I kid, only slightly, but Michael Lee brings up a point about this year's eventual lottery draft pick that I hadn't considered in depth.
When Grunfeld committed to Arenas and Jamison last summer, he had no plans of adding the huge, guaranteed salary of a high lottery pick in 2009. The draft pick offers opportunity, though, especially if the Wizards want to catch up with division rivals Orlando and Atlanta, who have surpassed them this season.
There is the potential to add a high draft choice to their nucleus, but if the Wizards don't land the top pick, or even a top three pick, Grunfeld will have to strongly consider repeating what he did in 2004 and package the draft pick with an undesirable contract or two and add some veteran help to a suddenly aging core. Next season, the Wizards could potentially have Arenas going on 28, a 29-year-old Butler, a 33-year-old Jamison and Brendan Haywood going on 30.
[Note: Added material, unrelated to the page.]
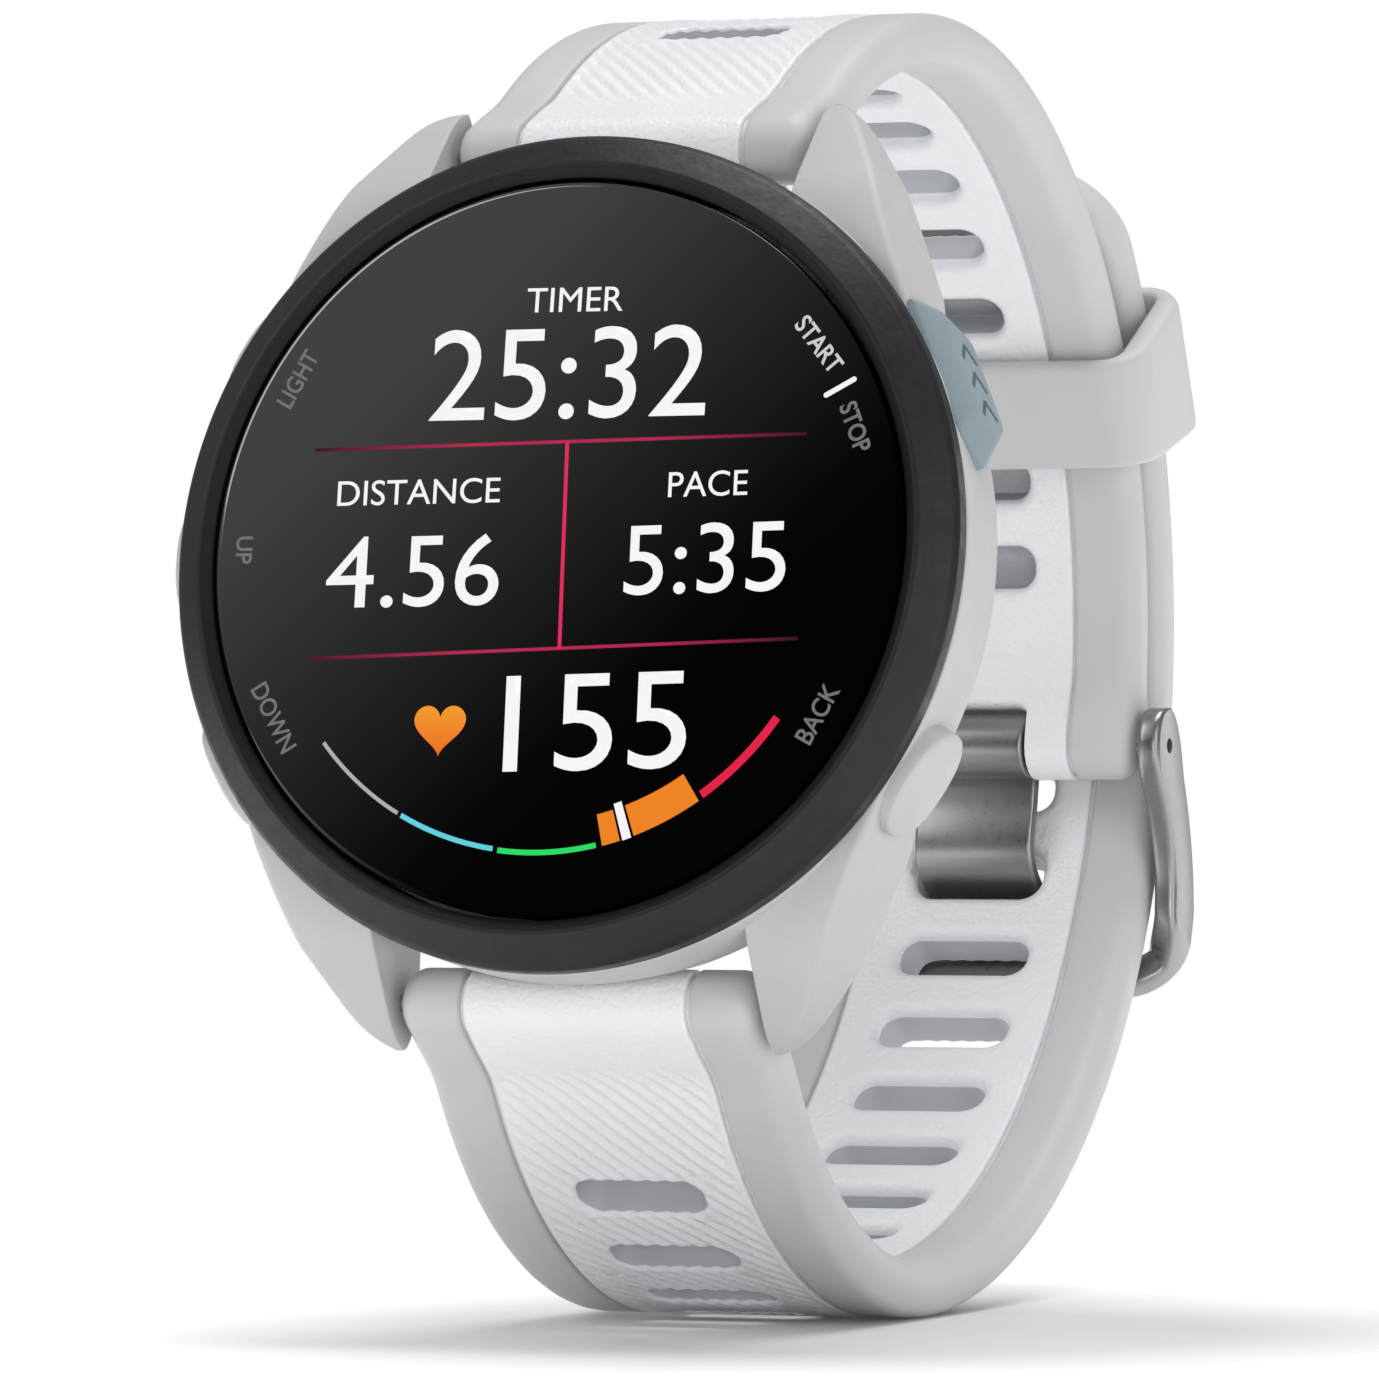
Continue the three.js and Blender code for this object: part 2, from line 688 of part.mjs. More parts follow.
for (const button of BUTTONS) {
  const place = new THREE.Group();
  place.rotation.y = -rad(button.angle);
  watch.add(place);
  add(button.name + "_button", buttonCap(button), button.wedge ? "accent" : "shell", place);
  add(button.name + "_stem", buttonStem(), "brightSteel", place);
}

add("upper_spring_bar", springBar(1), "brightSteel");
add("lower_spring_bar", springBar(-1), "brightSteel");
add("upper_release_plunger", plunger(1), "brightSteel");
add("lower_release_plunger", plunger(-1), "brightSteel");
add("upper_strap_frame", upperStrapFrame(), "shell");
add("upper_strap_core", strapCore(UPPER), "core");
add("lower_strap_frame", lowerStrapFrame(), "shell");
add("lower_strap_core", strapCore(LOWER), "core");
add("buckle_frame", buckleFrame(), "steel");
add("buckle_pin", bucklePin(), "brightSteel");
add("buckle_tongue", buckleTongue(), "steel");
add("strap_keeper", keeper(), "shell");

// Lean the watch back, then set it down on z = 0 over the middle of its footprint.
const part = new THREE.Group();
part.add(watch);
watch.rotation.x = -LEAN;
part.updateMatrixWorld(true);
const size = new THREE.Box3().setFromObject(part, true);
watch.position.set(0, -(size.min.y + size.max.y) / 2, -size.min.z);

export default part;
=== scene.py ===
"""The looks of the GPS running watch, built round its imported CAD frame.

Lengths are in millimetres in the watch's own frame until to_row() places them: x to the right
across the dial, y from the glass into the depth of the watch, z up towards twelve o'clock.
"""

import json
import math

import bmesh
import bpy
import numpy as np
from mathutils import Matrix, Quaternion, Vector


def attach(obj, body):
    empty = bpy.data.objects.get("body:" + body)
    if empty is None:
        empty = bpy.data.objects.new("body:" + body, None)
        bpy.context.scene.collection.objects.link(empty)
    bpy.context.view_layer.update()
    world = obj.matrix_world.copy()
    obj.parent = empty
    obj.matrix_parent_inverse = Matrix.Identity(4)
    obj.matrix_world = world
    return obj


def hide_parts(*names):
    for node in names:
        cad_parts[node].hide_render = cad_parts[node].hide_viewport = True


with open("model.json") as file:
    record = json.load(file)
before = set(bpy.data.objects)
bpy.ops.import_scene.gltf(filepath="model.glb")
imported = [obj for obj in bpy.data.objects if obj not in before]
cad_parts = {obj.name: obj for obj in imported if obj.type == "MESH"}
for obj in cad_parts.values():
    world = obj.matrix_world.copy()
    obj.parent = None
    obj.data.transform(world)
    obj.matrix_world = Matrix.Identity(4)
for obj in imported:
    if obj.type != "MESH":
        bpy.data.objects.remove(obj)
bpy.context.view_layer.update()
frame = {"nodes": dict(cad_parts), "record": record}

# ------------------------------------------------ the watch's frame
MM = 0.001
LEAN = math.radians(10)
MOUNTS = {m["name"]: m for m in frame["record"]["mounts"]}
ORIGIN = np.array(MOUNTS["glass_face"]["pos_m"])


def to_row(points):
    """Points of the watch's frame, in millimetres, as points of the row frame, in metres."""
    p = np.asarray(points, float)
    c, s = math.cos(LEAN), math.sin(LEAN)
    turned = np.stack([p[..., 0], c * p[..., 1] + s * p[..., 2], c * p[..., 2] - s * p[..., 1]], -1)
    return turned * MM + ORIGIN


def smoothstep(low, high, value):
    """Rises smoothly from 0 at low to 1 at high."""
    share = np.clip((np.asarray(value, float) - low) / (high - low), 0, 1)
    return share * share * (3 - 2 * share)


def add_object(name, data):
    """A new object in the scene."""
    made = bpy.data.objects.new(name, data)
    bpy.context.scene.collection.objects.link(made)
    return made


# ------------------------------------------------ meshes
def quads(rows, columns, wrap_rows=False, wrap_columns=False):
    """The faces of a grid of points numbered row by row."""
    i = np.arange(rows if wrap_rows else rows - 1)[:, None]
    j = np.arange(columns if wrap_columns else columns - 1)[None, :]
    below, beside = (i + 1) % rows, (j + 1) % columns
    corners = [(row * columns + column).ravel()
               for row, column in ((i, j), (i, beside), (below, beside), (below, j))]
    return np.stack(corners, 1).tolist()


class Shape:
    """Collects grids and solids, in calls that can be chained, then makes one piece of them."""

    def __init__(self):
        self.points = []
        self.faces = []
        self.count = 0

    def add(self, points, faces):
        """Adds points and faces numbered from the first of these points."""
        points = np.asarray(points, float).reshape(-1, 3)
        self.faces += [tuple(int(i) + self.count for i in face) for face in faces]
        self.points.append(points)
        self.count += len(points)

    def grid(self, points, wrap_rows=False, wrap_columns=False):
        """A sheet of quads over points[row, column]."""
        points = np.asarray(points, float)
        self.add(points, quads(*points.shape[:2], wrap_rows, wrap_columns))
        return self

    def solid(self, rings):
        """A closed body over rings of points, with flat ends."""
        self.grid(rings, wrap_columns=True)
        for end in (rings[0], rings[-1]):
            self.add(end, [range(len(end))])
        return self

    def mirrored(self):
        """Adds the same again on the other side of x = 0."""
        flipped = np.concatenate(self.points) * [-1, 1, 1]
        self.add(flipped, [tuple(reversed(face)) for face in self.faces])
        return self

    def build(self, name, material, slot, body="watch", replaces=(), weld=0.002, sharp=None):
        """One smooth piece that rides a body, in place of the CAD nodes that it replaces."""
        mesh = bpy.data.meshes.new(name)
        mesh.from_pydata(to_row(np.concatenate(self.points)).tolist(), [], self.faces)
        work = bmesh.new()
        work.from_mesh(mesh)
        bmesh.ops.remove_doubles(work, verts=work.verts, dist=weld * MM)
        bmesh.ops.dissolve_degenerate(work, edges=work.edges, dist=1e-8)
        bmesh.ops.recalc_face_normals(work, faces=work.faces)
        work.to_mesh(mesh)
        work.free()
        mesh.polygons.foreach_set("use_smooth", np.ones(len(mesh.polygons), bool))
        if sharp:
            mesh.set_sharp_from_angle(angle=math.radians(sharp))
        made = add_object(name, mesh)
        made.data.materials.append(material)
        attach(made, body)
        if replaces:
            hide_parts(*replaces)
        return made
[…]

I hated the idea last year, and I'm not sure I like it now that we're talking about an even higher pick. This seems like the exact type of quick-fix thinking that has plagued this franchise for years, going back to the Hamilton-for-Stackhouse trade, the Wallace-for-Strickland trade and the Moses Malone acquisition.
On the other hand, perhaps there is merit to the idea if we get stuck with, say, the fifth pick. We have a dichotomy of sorts on the roster between our core guys and our young'ins, and that schism has become ever more prevalent in the last couple of years (my theory is because of Arenas' injury; he could mingle with both parties). Do we really want to add to that schism when a proven veteran that can help right away may be available?
The other question is, who exactly would that veteran be? Would you trade a lottery pick for Gerald Wallace? Tracy McGrady? Chris Kaman? Marcus Camby? Who do we even mean?
Anyway, food for thought. I'll be back later.